WHAT THE EXERCISE ASKS:
Copy exactly the lines of the material below that run from the one containing "point = shown.matrix_world" through the one containing "obj.data.transform(world)". Copy no other lines.

DATASET SECTION:
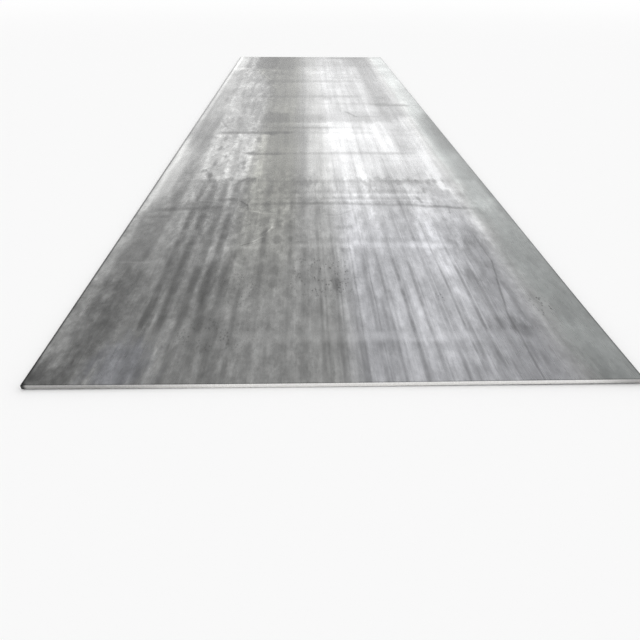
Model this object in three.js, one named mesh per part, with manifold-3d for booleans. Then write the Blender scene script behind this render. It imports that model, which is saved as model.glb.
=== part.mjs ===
// Hot-rolled steel plate, trimmed along its sides and cropped at its ends on a shear.
//
// The plate is one rolled piece and one solid. Its two mill faces are flat, and each of its four
// edges carries the section that shear blades leave. The end section and the side section meet
// in a mitre at each upright corner.
//
// Millimetres, +Z up. The origin is at the middle of the underside, the width lies along X and
// the length along Y.

import * as THREE from 'three';
import { mergeVertices } from 'three/addons/utils/BufferGeometryUtils.js';
import Module from 'manifold-3d';

// The rolled plate.
const PLATE_WIDTH = 1500;
const PLATE_LENGTH = 6000;
const PLATE_THICKNESS = 12;

// The side edges, as the trimming shear leaves them. From the top down: the surface is drawn
// over the corner, the blade rubs a square land, and the rest tears on a slope, so that the
// lower corner stands back by the gap between the blades and is broken a little.
const SIDE_ROLLOVER_DEPTH = 0.7;
const SIDE_ROLLOVER_REACH = 1.6;
const SIDE_LAND_HEIGHT = 3.2;
const SIDE_FRACTURE_SETBACK = 0.7;
const SIDE_LOWER_BREAK = 0.4;

// The two ends. The crop shear is heavier and its blades stand further apart, so the corner is
// drawn over more and the fracture leans more.
const END_ROLLOVER_DEPTH = 0.9;
const END_ROLLOVER_REACH = 2.1;
const END_LAND_HEIGHT = 3.8;
const END_FRACTURE_SETBACK = 0.9;
const END_LOWER_BREAK = 0.4;

// Each rolled-over corner is a quarter of an ellipse, drawn with twice this many chords.
const ROLLOVER_CURVE_STEPS = 4;

const sideCut = {
  rolloverDepth: SIDE_ROLLOVER_DEPTH,
  rolloverReach: SIDE_ROLLOVER_REACH,
  landHeight: SIDE_LAND_HEIGHT,
  fractureSetback: SIDE_FRACTURE_SETBACK,
  lowerBreak: SIDE_LOWER_BREAK,
};

const endCut = {
  rolloverDepth: END_ROLLOVER_DEPTH,
  rolloverReach: END_ROLLOVER_REACH,
  landHeight: END_LAND_HEIGHT,
  fractureSetback: END_FRACTURE_SETBACK,
  lowerBreak: END_LOWER_BREAK,
};

// The plate's section between two like cuts that stand `span` apart over their lands. The shape's
// x runs across the section and its y is the plate's Z.
function shearedSection(span, cut) {
  const half = span / 2;
  const landTop = PLATE_THICKNESS - cut.rolloverDepth;
  const landFoot = landTop - cut.landHeight;
  const toe = half - cut.fractureSetback;
  const heel = toe - cut.lowerBreak;
  const shoulder = half - cut.rolloverReach;

  const section = new THREE.Shape();
  section.moveTo(-heel, 0);
  section.lineTo(heel, 0);
  section.lineTo(toe, cut.lowerBreak);
  section.lineTo(half, landFoot);
  section.absellipse(shoulder, landTop, cut.rolloverReach, cut.rolloverDepth, 0, Math.PI / 2);
  section.absellipse(
    -shoulder, landTop, cut.rolloverReach, cut.rolloverDepth, Math.PI / 2, Math.PI,
  );
  section.lineTo(-half, landFoot);
  section.lineTo(-toe, cut.lowerBreak);
  section.closePath();
  return section;
}

// A bar of that section, `length` long, lying along Y with its middle at the origin.
function shearedBar(section, length) {
  const bar = new THREE.ExtrudeGeometry(section, {
    depth: length,
    bevelEnabled: false,
    curveSegments: ROLLOVER_CURVE_STEPS,
  });
  bar.rotateX(Math.PI / 2);
  bar.translate(0, length / 2, 0);
  return bar;
}

const wasm = await Module();
wasm.setup();

// A closed three.js geometry as a solid that can be cut.
function toSolid(geometry) {
  const bare = geometry.clone();
  bare.deleteAttribute('normal');
  bare.deleteAttribute('uv');
  const merged = mergeVertices(bare);
  return new wasm.Manifold(new wasm.Mesh({
    numProp: 3,
    vertProperties: Float32Array.from(merged.attributes.position.array),
    triVerts: Uint32Array.from(merged.index.array),
  }));
}

// A solid as a three.js geometry with flat faces.
function toGeometry(solid) {
  const mesh = solid.getMesh();
  const geometry = new THREE.BufferGeometry();
  geometry.setAttribute('position', new THREE.BufferAttribute(mesh.vertProperties, 3));
  geometry.setIndex(new THREE.BufferAttribute(mesh.triVerts, 1));
  geometry.computeVertexNormals();
  return geometry;
}

// The plate is what two crossing bars share: one runs the length between the side cuts, the other
// runs across the width between the end cuts. Each bar stands out past the other's cut by the
// plate's thickness.
function plateGeometry() {
  const overrun = 2 * PLATE_THICKNESS;
  const lengthwise = shearedBar(shearedSection(PLATE_WIDTH, sideCut), PLATE_LENGTH + overrun);
  const crosswise = shearedBar(shearedSection(PLATE_LENGTH, endCut), PLATE_WIDTH + overrun);
  crosswise.rotateZ(Math.PI / 2);
  return toGeometry(toSolid(lengthwise).intersect(toSolid(crosswise)));
}

const millScaleSteel = new THREE.MeshStandardMaterial({
  color: 0x74787a,
  roughness: 0.5,
  metalness: 0.9,
});

const plate = new THREE.Mesh(plateGeometry(), millScaleSteel);
plate.name = 'steel_plate';

const part = new THREE.Group();
part.add(plate);

export default part;
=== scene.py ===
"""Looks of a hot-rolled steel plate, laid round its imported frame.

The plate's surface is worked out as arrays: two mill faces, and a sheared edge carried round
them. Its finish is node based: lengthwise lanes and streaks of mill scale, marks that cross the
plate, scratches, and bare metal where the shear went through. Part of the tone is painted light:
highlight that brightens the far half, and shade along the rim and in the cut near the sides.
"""
import math

import bpy
import numpy as np
from mathutils import Matrix, Vector


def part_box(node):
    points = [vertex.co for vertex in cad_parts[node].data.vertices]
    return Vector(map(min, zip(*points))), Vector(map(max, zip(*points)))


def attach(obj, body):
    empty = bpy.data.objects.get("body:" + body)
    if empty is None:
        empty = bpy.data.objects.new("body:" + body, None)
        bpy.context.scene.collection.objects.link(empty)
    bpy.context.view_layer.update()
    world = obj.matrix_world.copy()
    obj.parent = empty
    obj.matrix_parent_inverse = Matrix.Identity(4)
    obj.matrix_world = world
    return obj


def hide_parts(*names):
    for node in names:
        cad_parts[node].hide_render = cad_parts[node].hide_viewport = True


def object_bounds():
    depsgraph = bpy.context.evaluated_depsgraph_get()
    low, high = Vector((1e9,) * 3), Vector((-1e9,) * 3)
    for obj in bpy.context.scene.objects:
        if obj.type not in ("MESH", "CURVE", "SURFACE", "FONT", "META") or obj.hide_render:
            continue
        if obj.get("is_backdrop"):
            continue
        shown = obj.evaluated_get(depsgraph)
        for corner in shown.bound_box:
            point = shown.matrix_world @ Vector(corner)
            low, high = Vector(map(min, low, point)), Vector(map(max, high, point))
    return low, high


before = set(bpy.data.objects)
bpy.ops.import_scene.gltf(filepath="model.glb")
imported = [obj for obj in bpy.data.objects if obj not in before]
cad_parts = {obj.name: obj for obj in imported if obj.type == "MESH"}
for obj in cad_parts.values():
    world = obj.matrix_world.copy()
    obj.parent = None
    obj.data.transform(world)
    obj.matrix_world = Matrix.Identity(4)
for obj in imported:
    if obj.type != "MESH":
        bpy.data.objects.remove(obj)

bl_info = {
    "name": "Hot-rolled steel plate",
    "version": (1, 0, 0),
    "blender": (4, 5, 0),
    "location": "3D View > Sidebar > Steel plate",
    "description": "A sheared steel plate with streaked mill scale, on a pale studio floor",
    "category": "Add Mesh",
}

NODE = "steel_plate"
MM = 0.001

CAD_LOW, CAD_HIGH = (tuple(float(v) for v in corner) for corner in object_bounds())
PLATE_LOW, PLATE_HIGH = (tuple(float(v) for v in corner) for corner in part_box(NODE))
PLATE_WIDTH = PLATE_HIGH[0] - PLATE_LOW[0]
PLATE_LENGTH = PLATE_HIGH[1] - PLATE_LOW[1]
PLATE_THICKNESS = PLATE_HIGH[2] - PLATE_LOW[2]


# --- Settings -----------------------------------------------------------------------------


def length(name, description, default):
    """A size in metres."""
    return bpy.props.FloatProperty(
        name=name, description=description, default=default, unit="LENGTH", precision=5
    )


def share(name, description, default):
    """A share from none to all."""
    return bpy.props.FloatProperty(
        name=name, description=description, default=default, min=0.0, max=1.0, subtype="FACTOR"
    )


def number(name, description, default):
    """A plain number."""
    return bpy.props.FloatProperty(name=name, description=description, default=default)


def count(name, description, default):
    """A whole number of pieces or steps."""
    return bpy.props.IntProperty(name=name, description=description, default=default, min=1)


def angle(name, description, degrees):
    """An angle, given in degrees and held in radians."""
    return bpy.props.FloatProperty(
        name=name, description=description, default=math.radians(degrees), subtype="ANGLE"
    )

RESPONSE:
            point = shown.matrix_world @ Vector(corner)
            low, high = Vector(map(min, low, point)), Vector(map(max, high, point))
    return low, high


before = set(bpy.data.objects)
bpy.ops.import_scene.gltf(filepath="model.glb")
imported = [obj for obj in bpy.data.objects if obj not in before]
cad_parts = {obj.name: obj for obj in imported if obj.type == "MESH"}
for obj in cad_parts.values():
    world = obj.matrix_world.copy()
    obj.parent = None
    obj.data.transform(world)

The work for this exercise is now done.